My thoughts: I don't envy anyone who takes on the work of trying to preserve the nuances, inflections, and even the sonic qualities of poetry in another language. Even with the best of intentions, the result will always be its own new creature; a translator can't help but leave a fingerprint, and some things are truly untranslatable. And given Bly's prolific work as a translator—he's translated vast reams of poetry not only in Spanish, but in many other languages as well—we likely have him to thank for exposing many English-speaking readers to works they never would have otherwise encountered.

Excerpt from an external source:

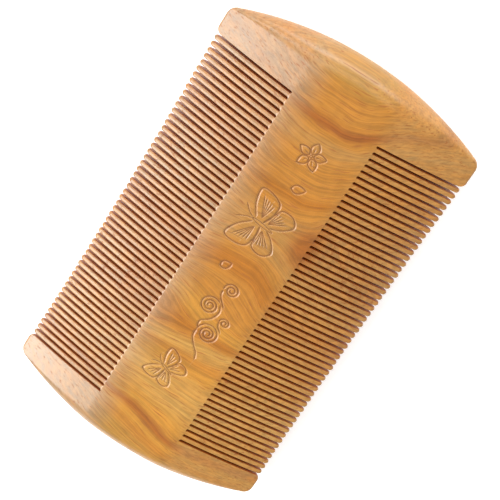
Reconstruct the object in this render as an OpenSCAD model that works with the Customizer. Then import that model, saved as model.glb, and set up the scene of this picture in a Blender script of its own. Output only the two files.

That said, go back to "many other languages" note: Bly's taken on poetry in Spanish, French, Norwegian, Persian, Urdu, German, and Swedish. Does he speak all of these languages with anything resembling fluency? I know many translators work with assistants who are more fluent than they are (Robert Hass actually worked directly with Czeslaw Milosz, a hell of an aid in translating his own work). Maybe Bly had a good native-speaking guide for all of these. But where's the line between translation and creation? Should we celebrate the fact that we can read these authors, or that we can read a Bly-toned version of these authors?

The results of his work on the Machado poems cited above remind me of stories about changelings, those substitute babies in folklore. Brought by fairies to replace a stolen child, they bear a resemblance to the original, but something is creepily off.

Thoughts on this tricky art? Ever tried it? Ever been frustrated by a tainted translation, or are you more grateful that any version of these writers is accessible?